Decisions inside crypto communities ripple into legal and territorial spaces. Primavera De Filippi and Aaron Wright 2018 Harvard University Press documented how decentralized autonomous organizations test boundaries between contract law and new forms of collective action, forcing courts and regulators to reconsider jurisdiction and accountability. In regions where network infrastructure and energy costs vary widely, the physical geography of validators turns governance into a territorial question: mining clusters in colder climates or near cheap electricity influence which protocols prosper, while local norms and languages shape community culture and priorities.

The consequences are practical and symbolic. On one hand, distributed governance can accelerate innovation: code-level referendums and on-chain signaling let experimental monetary or governance mechanisms be trialed with fast feedback. On the other hand, governance disputes can produce hard forks, legal disputes and community fragmentation, outcomes that the World Economic Forum 2018 World Economic Forum flagged as governance risks requiring multi-stakeholder approaches. These splits do not only reorder tokens; they reorganize trust networks, change which teams attract talent and can leave entire user communities stranded on incompatible chains.

Everyday participation gives decentralized governance its distinct human texture. City-based meetups, online translation efforts and local validator pools inject cultural values into protocol debates, shaping priorities such as privacy, censorship resistance or environmental footprint. The environmental debate is central in many communities because consensus choices carry material costs: networks that rely on energy-intensive proof-of-work provoke different mobilizations than those that adopt proof-of-stake, and these technical choices intersect with local energy policy and labor markets.

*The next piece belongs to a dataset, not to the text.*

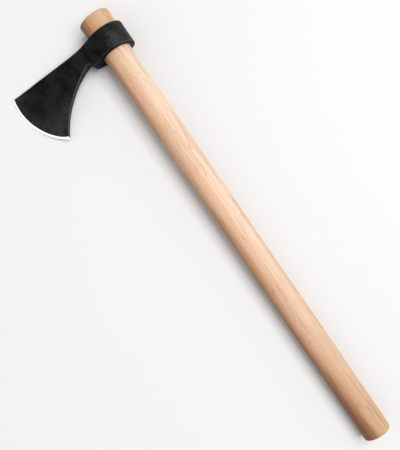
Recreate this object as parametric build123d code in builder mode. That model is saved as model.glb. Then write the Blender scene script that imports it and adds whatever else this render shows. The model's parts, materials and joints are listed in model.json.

Ultimately, crypto communities function as living governance laboratories. They write code, arbitrate disputes, lobby regulators and create new norms, all while negotiating trade-offs between openness and coordination. The models they produce matter beyond niche markets because they suggest alternative institutions for collective decision-making in a digital age, offering lessons — and warnings — about how distributed power is exercised, contested and institutionalized.